Age produces non-linear pricing jumps. Drivers under 25 with a DUI pay 40–60% more than drivers 25–54 with identical records. Drivers 55+ often qualify for mature-driver discounts that offset 5–10% of the DUI surcharge, but only after the first policy term. Vehicle year and value affect comprehensive and collision premiums but do not materially affect liability-only SR-22 pricing — most post-DUI drivers drop full coverage to minimize premiums during the 3-year filing period.

Credit-based insurance scores still apply in Nevada's non-standard market. A DUI conviction does not exempt you from credit-based rating. Poor credit combined with a DUI can push premiums into the $200–$250/mo range even with non-standard specialists. Improving your credit score during the SR-22 period can reduce premiums 10–20% at your next renewal, but the DUI surcharge itself will not decrease until you pass the 3-year filing requirement and re-enter standard market eligibility windows.

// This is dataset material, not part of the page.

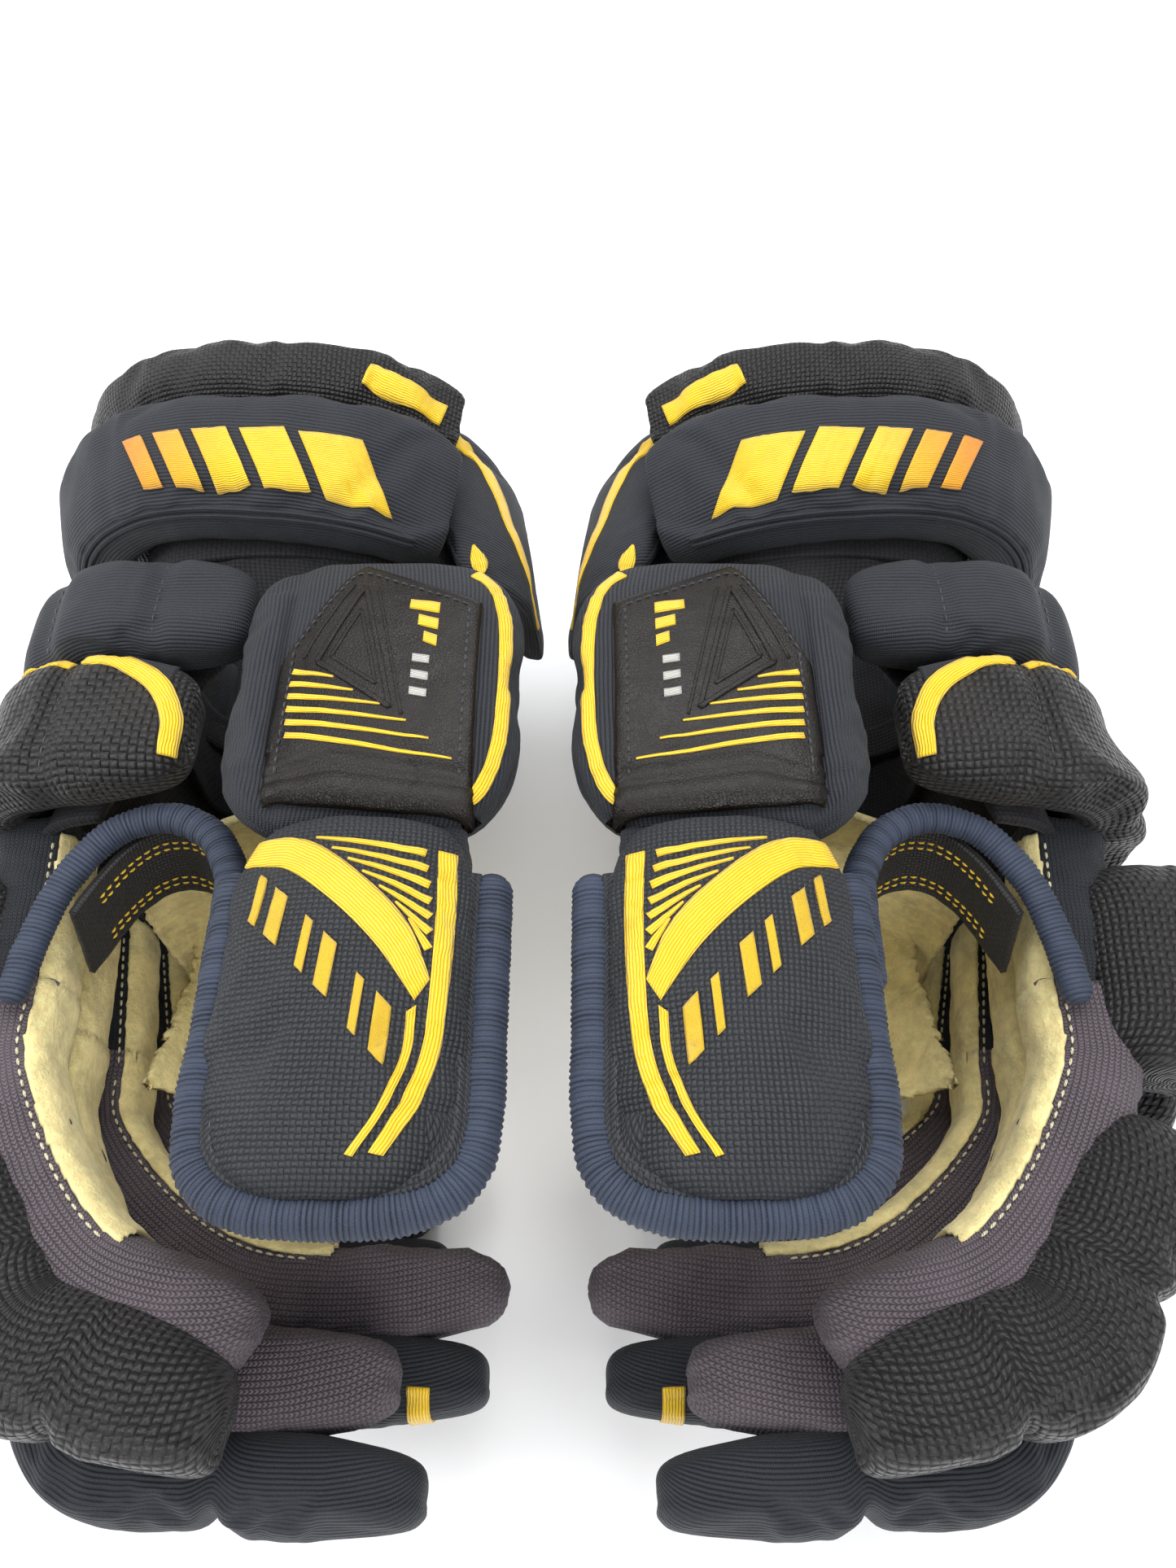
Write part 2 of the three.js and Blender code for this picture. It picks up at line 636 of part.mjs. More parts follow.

Nevada SR-22 Filing Period DUI

3 years

Nevada requires continuous SR-22 filing for three years from your license reinstatement date following a DUI conviction. The clock starts when DMV reinstates your license, not when you bind the policy. A lapse during this period triggers automatic re-suspension and restarts the 3-year requirement from zero.

NRS 483.490, Nevada DMV SR-22 reinstatement requirements

How to Get the Lowest Quote

Quote all five non-standard specialists in the same 48-hour window. Rates are good for 30 days in most cases, but underwriting appetite shifts weekly based on each carrier's current book composition in your county. A carrier quoting $95/mo this week may quote $130/mo next month if they hit their Clark County DUI acceptance quota. Quoting all five simultaneously locks your lowest option before appetite changes.

Bind the policy at least 10 days before your reinstatement eligibility date. Nevada DMV requires the SR-22 on file before processing reinstatement. The carrier files electronically within 24 hours of binding, but DMV processing adds 3–7 business days before the filing appears in your reinstatement record. Waiting until the day before your eligibility date creates a processing gap that delays reinstatement by two weeks or more. Binding early does not waste premium — your policy effective date controls billing, and you can set the effective date to match your planned reinstatement.

What Happens Next

Once you bind a policy, the carrier files your SR-22 certificate to Nevada DMV electronically. You will receive a paper copy by mail within 5–7 days, but you do not need the paper copy to reinstate — DMV pulls the filing directly from their system. Pay your $75 reinstatement fee online through the Nevada DMV website or in person at any full-service DMV office. If your suspension period has ended and your SR-22 is on file, reinstatement processes the same day for online payments, within 3 business days for in-person payments.

Your premium will stay elevated for the full 3-year SR-22 period. After three years of continuous coverage with no lapses and no new violations, you become eligible to re-enter the standard market. At that point, requote with standard carriers — State Farm, Geico, Progressive standard division — because your DUI will have aged out of their highest-surcharge windows. Drivers who maintain clean records during the SR-22 period typically see premiums drop 50–70% when they transition back to standard market at the three-year mark.